Give the lines of the material verbatim, from the first line to the line with "floor_mesh.materials.append(paper)", including both.

> [Data extract]
>> begin

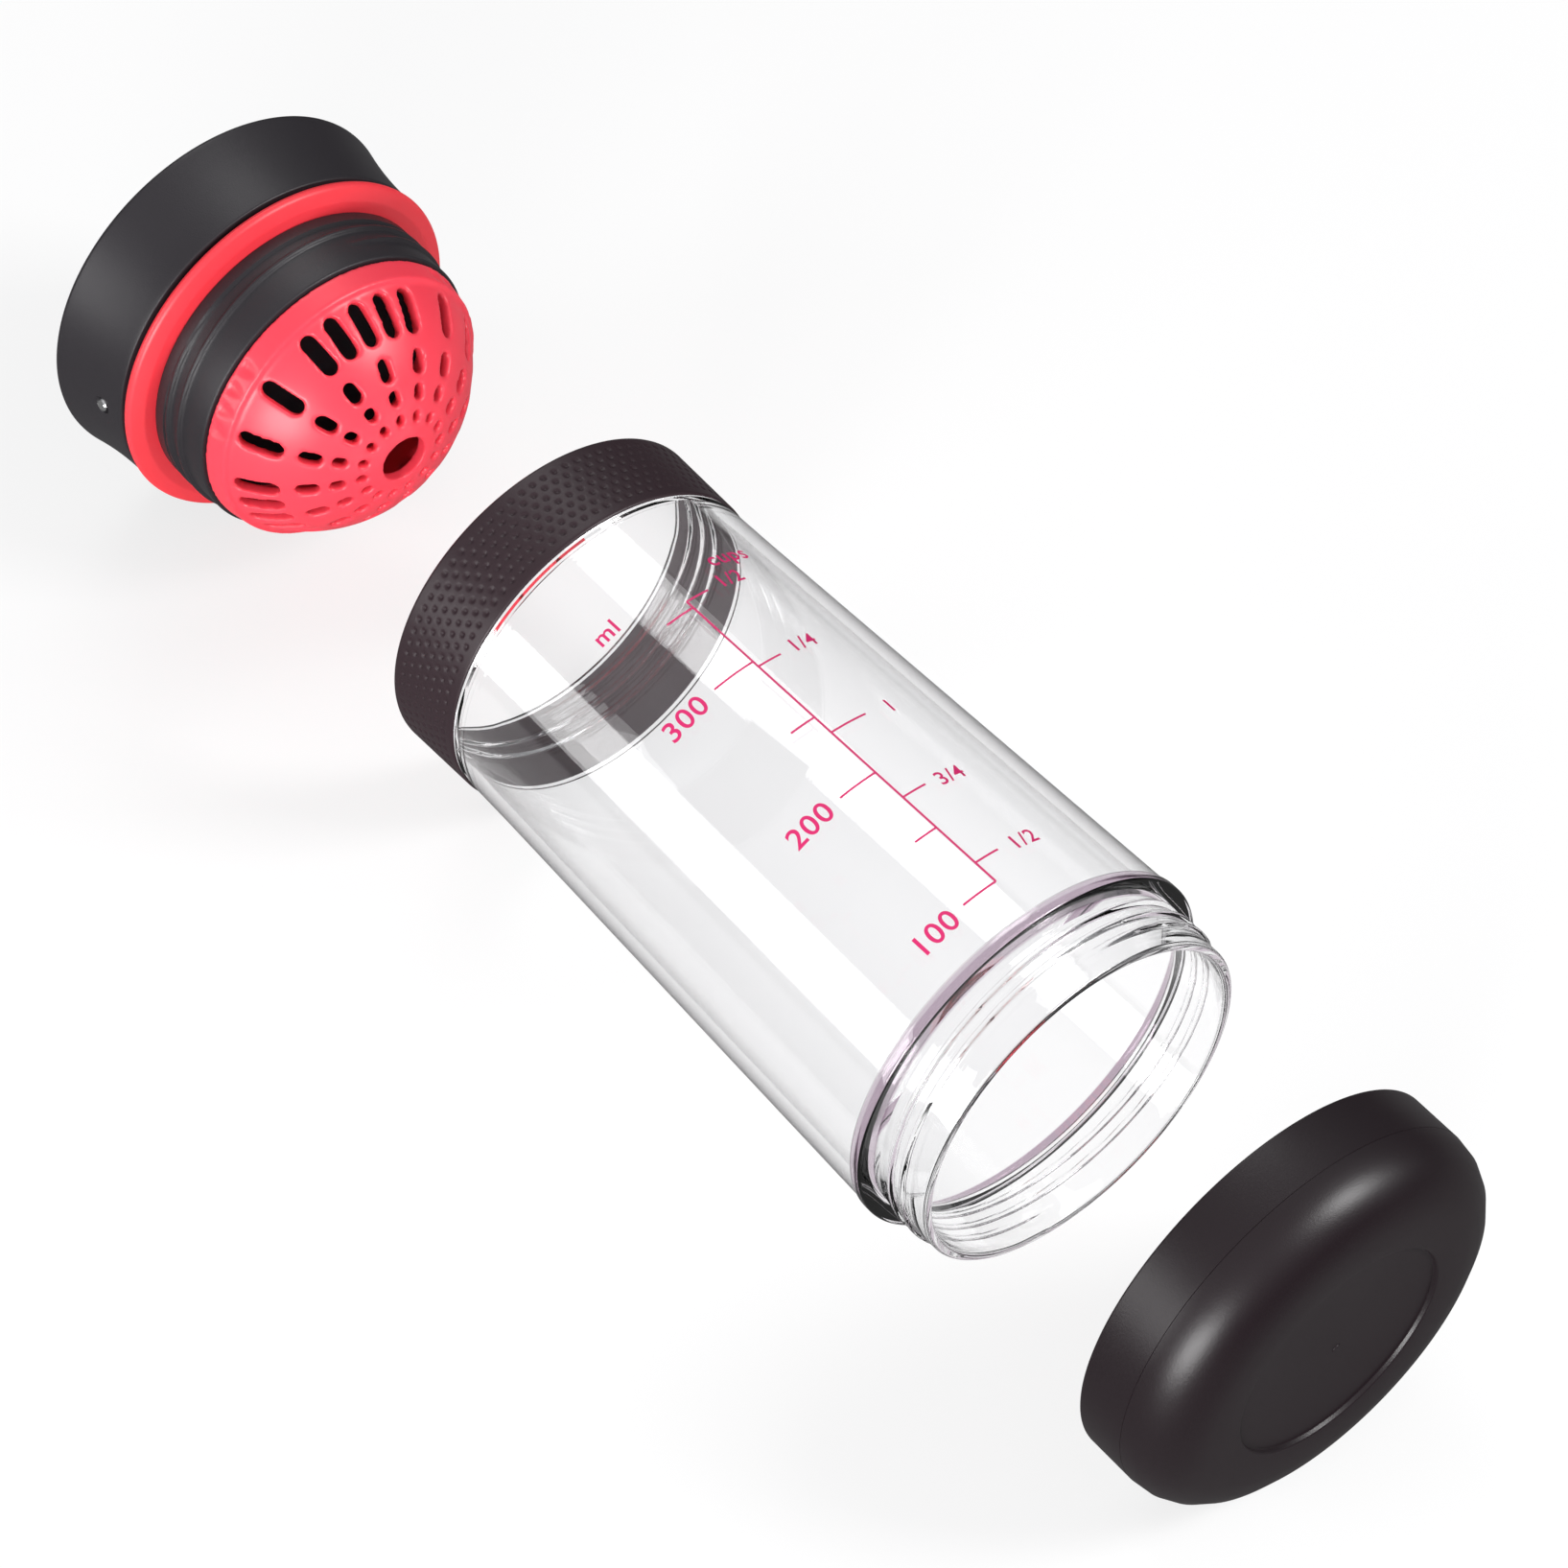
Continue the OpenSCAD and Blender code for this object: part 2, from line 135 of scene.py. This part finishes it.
mixed = wires.node("ShaderNodeMixShader", inputs={0: any_ray * white_share, 1: matt, 2: white})
shade = wires.node("ShaderNodeMixShader", inputs={0: painted_floor_glow, 2: mixed})
wires.node("ShaderNodeOutputMaterial", inputs={"Surface": shade})
floor_mesh.materials.append(paper)

world = bpy.data.worlds.new("studio")
scene.world = world
world.use_nodes = True
sky = Wire(world.node_tree)
world.node_tree.nodes.clear()
up_share = sky.node("ShaderNodeSeparateXYZ", inputs={0: sky.node("ShaderNodeTexCoord")}, out=2)
level = sky.node("ShaderNodeValToRGB", {"stops": [
    (0.0, (0.10, 0.10, 0.11, 1)), (0.35, (0.22, 0.22, 0.23, 1)), (0.8, (0.62, 0.62, 0.63, 1))]},
    {0: up_share})
glow = sky.node("ShaderNodeBackground", inputs={"Color": level, "Strength": 0.85})
sky.node("ShaderNodeOutputWorld", inputs={"Surface": glow})


def soft_box(name, place, target, size, watts):
    lamp = bpy.data.lights.new(name, "AREA")
    lamp.shape, lamp.size, lamp.size_y, lamp.energy = "RECTANGLE", size[0], size[1], watts
    hung = bpy.data.objects.new(name, lamp)
    scene.collection.objects.link(hung)
    hung.location = place
    hung.rotation_mode = "QUATERNION"
    hung.rotation_quaternion = (Vector(target) - Vector(place)).to_track_quat("-Z", "Y")


soft_box("soft_box_back", (0.70, 0.55, 0.75), (0.1, 0, 0), (0.35, 0.4), 9)
soft_box("soft_box_front", (-0.35, -0.9, 0.30), (-0.1, 0, 0), (0.6, 0.5), 4)
soft_box("soft_box_low", (0.62, -0.85, 0.22), (0.12, 0, 0.03), (0.5, 0.4), 12)
soft_box("soft_box_lid", (-0.7, 0.3, 0.9), (-0.1, 0, 0), (0.5, 0.5), 2)

# The camera
# It looks down from behind the base cup's right, 51.3 degrees above the table, and holds the
# horizon level.
axis_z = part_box("base_cup")[1][2] / 2
focal_px = 5500
frame_px = 1635
flange_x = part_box("bottle_body")[1][0] - 15 * mm
camera = bpy.data.objects.new("camera", bpy.data.cameras.new("camera"))
scene.collection.objects.link(camera)
scene.camera = camera
camera.data.sensor_width = 36
camera.data.lens = 36 * focal_px / frame_px
camera.data.clip_start = 0.05
right = Vector((0.6352, 0.7724, 0))
away = Vector((-0.4828, 0.3971, -0.7806))
across = right.normalized()
back = -away.normalized()
upward = back.cross(across)
place = Vector((flange_x, 0, axis_z)) + Vector((366.9, -351.9, 701.8)) * mm
camera.matrix_world = Matrix.Translation(place) @ Matrix((across, upward, back)).transposed().to_4x4()

# Bottle body
# A clear copolyester tube, moulded in one piece. It tapers towards the neck, and has a flange,
# a threaded foot under it, and a thread inside its mouth.
foot_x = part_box("bottle_body")[1][0]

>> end

> [Result of this task]
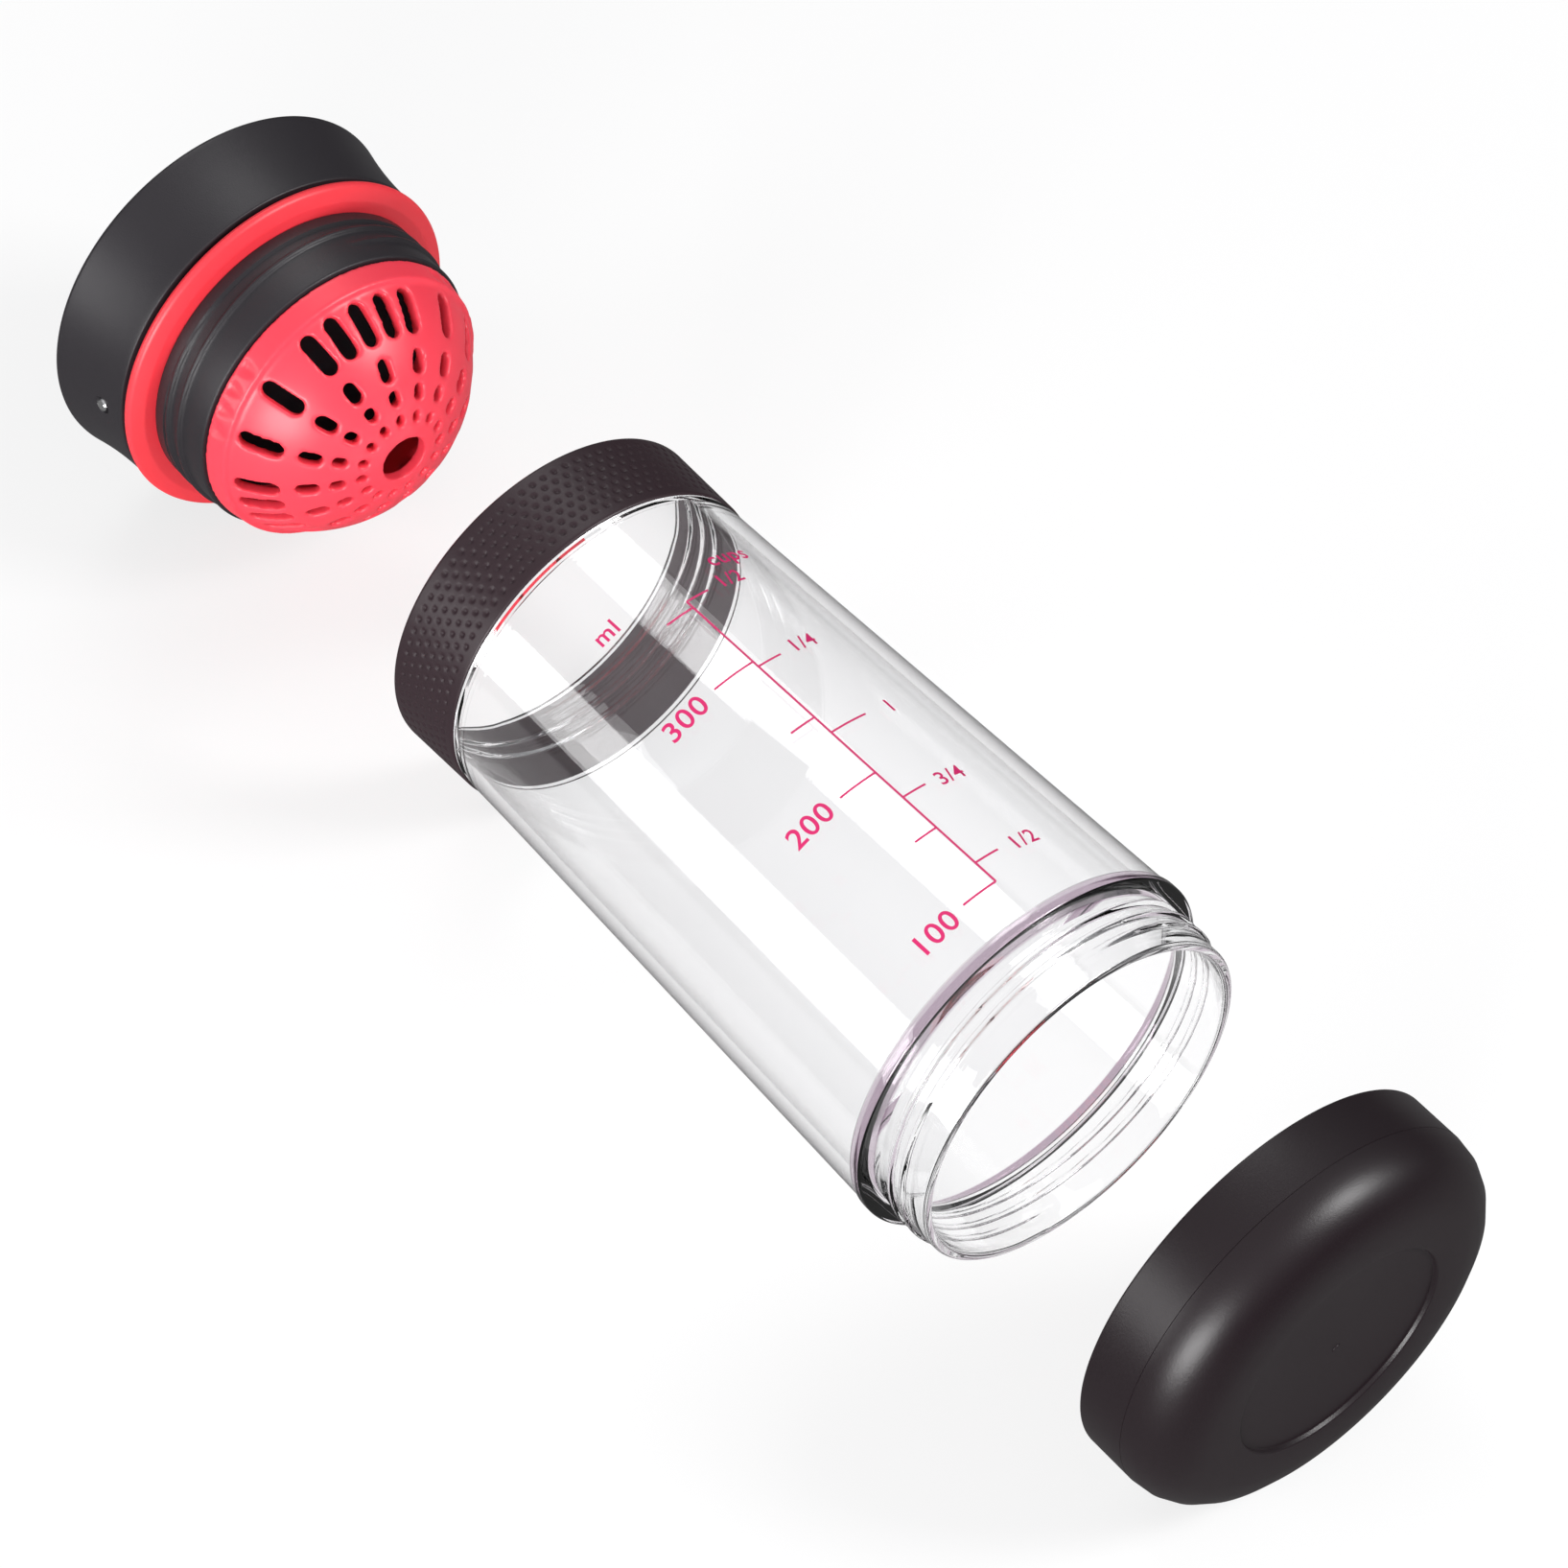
Continue the OpenSCAD and Blender code for this object: part 2, from line 135 of scene.py. This part finishes it.
mixed = wires.node("ShaderNodeMixShader", inputs={0: any_ray * white_share, 1: matt, 2: white})
shade = wires.node("ShaderNodeMixShader", inputs={0: painted_floor_glow, 2: mixed})
wires.node("ShaderNodeOutputMaterial", inputs={"Surface": shade})
floor_mesh.materials.append(paper)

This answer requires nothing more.